Constance Brinkley-Badgett is an editor and writer at Credit.com. Prior to joining us, she worked as an editor for MSN.com, senior digital producer for CNBC, and digital producer for NBC Nightly News. She also is a graduate of the International Culinary Center in New York, has worked for chefs such as April Bloomfield and Jean Georges Vongerichten, and is the founder of Crave Personal Chef Services in Austin, Texas.
As the American population grows older and more of its wealth becomes controlled by senior citizens, home care agencies must be able to help their clients both recognize and avoid instances of financial fraud.
Unfortunately, financial scams targeting older adults remain one of the most common forms of fraudulent criminal activity. Elderly individuals are frequent targets, due to the effects of age on memory, cognition and social participation. And while that situation can be exacerbated by a revolving door of strangers entering an elderly person’s home, it’s also an opportunity for care agencies to provide safety measures to ensure clients aren’t taken advantage of.
“As it is with any employed position, caregivers will come and go,” said Joy Loverde, author of The Complete Eldercare Planner and the upcoming Who Will Take Care Of Me When I'm Old? “Caregiver burnout is a significant industry problem with high rates of annual staff turnover — between 40 and 60% in home care agencies, according to research conducted by the Paraprofessional Healthcare Institute.”
The only steady relationship most clients have with the home care agency is with the owner of the agency and the designated care manager assigned to the case.
That’s why an extra layer of “scam security” is needed to ensure both your staff and clients are safeguarded.
Loverde suggested the following best practices for home care agencies to help their clients avoid financial scams against the elderly like those noted by the Federal Bureau of Investigation:
Safeguard Finances, Correspondence & Valuables
During the initial home visit, ask clients specific questions about their financial-management and mail-management systems.
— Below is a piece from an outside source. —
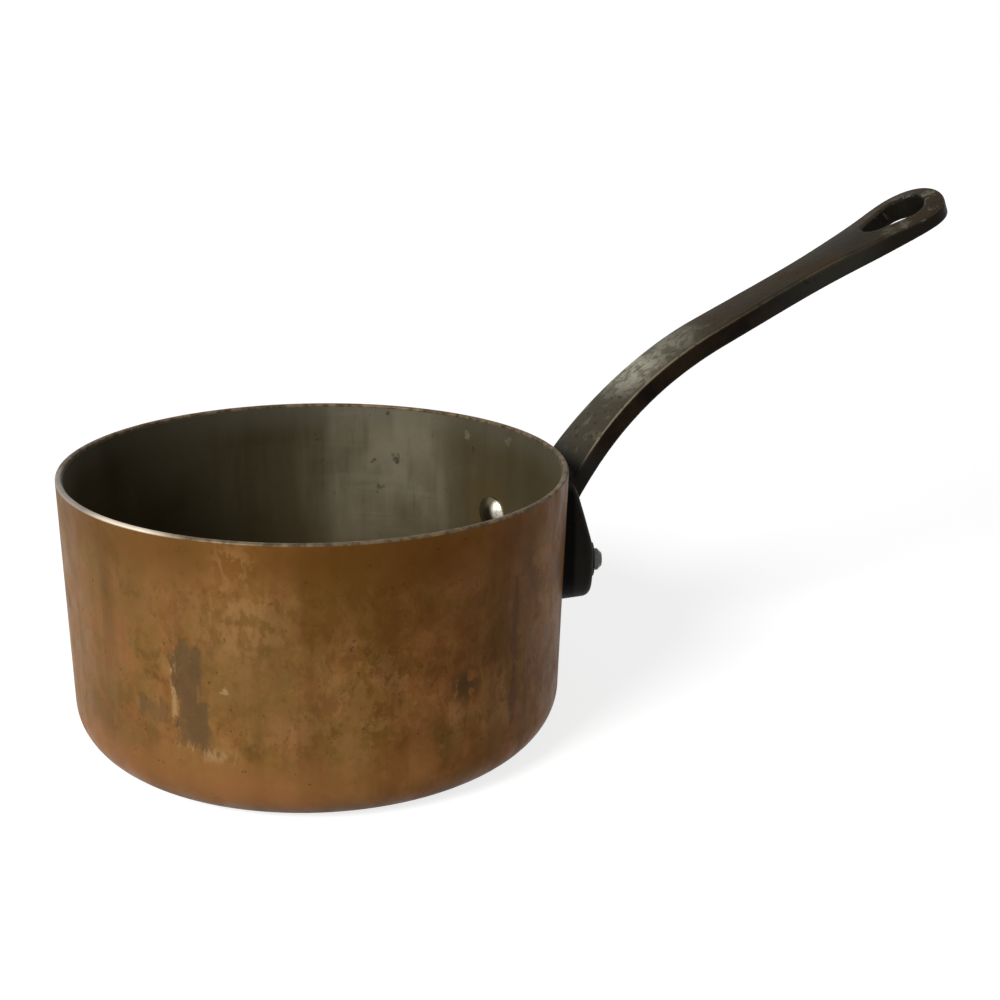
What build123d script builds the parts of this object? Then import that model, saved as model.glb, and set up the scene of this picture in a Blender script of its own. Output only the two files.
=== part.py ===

“Ask clients: Who manages your finances and your incoming mail? Who is directly responsible for paying your bills? Importantly, the goal is to find out if clients have an existing system in place for averting financial abuse,” Loverde said.
Ascertaining such details as who is responsible for paying credit cards and other bills or who balances the checkbook can help determine not only if the client has already been a victim of fraud (like debt collection scams) and if they are still at risk.
“Experts say most people don't realize they’ve been scammed right away. It’s only later they feel something ‘wasn't right.’ Intelligent, well-read and accomplished people have succumbed to slick sales pitches, fearing exposure of the incident might bring their competence into question,” Loverde said. “Some victims choose to forget about the loss and keep it a secret.”
Also during the initial home visit, “put the topic of valuables on the table,” Loverde said. “It is not uncommon for home care workers to be unjustly accused of stealing. Discuss with clients and family members the importance of putting away private papers, cash, and valuables in a safe place.”
Provide Documentation of Caregiver Vetting Process
“Among other questions, clients deserve to know: Why are you recommending this particular person for this job?” Loverde said. “What kind of background check did you conduct on this person?”
You can obtain forms online that will help you identify and organize the documents providing proof of a potential caregiver’s skill set. A personal care agreement, or contract between the individual who agrees to provide caregiver services and the person receiving care, can serve to protect your loved one should they need a legal advocate.
Provide Training for Designated Managers and Caregivers
Loverde suggests providing certain staff members with sensitivity training around financial scams and providing clients with written documentation of this training.
“Care managers and caregivers should be aware of how the client manages their incoming mail, unexpected visitors who pose as healthcare or home repair representatives, use of internet, and incoming telemarketing phone calls, among other scam tactics,” she said.
Determining if elder clients have already been victimized can be difficult, but Loverde recommends observing their behavior when the subject is brought up. Do they clam up? Become standoffish? She suggests watching for other clues such as:
Overdue bill notices and bounced checks
Unusual activity in bank accounts and cash withdrawal machines
Withdrawals of large amounts of cash
Unrecognizable signatures on financial documents
Conflicting accounts of incidents
Forgetfulness regarding the whereabouts of checkbooks, bank and credit card statements
Frequent trips to gambling casinos
Recent changes in wills or the creation of a new will
Increased frequency of incoming telephone calls
Large volume of mail that promotes prizes or free trips
Valuables such as artwork, silverware, and jewelry going missing
By putting these measures in place, you can help ensure that clients, family members, staff and your agency are all scam-aware and, hopefully, scam-free.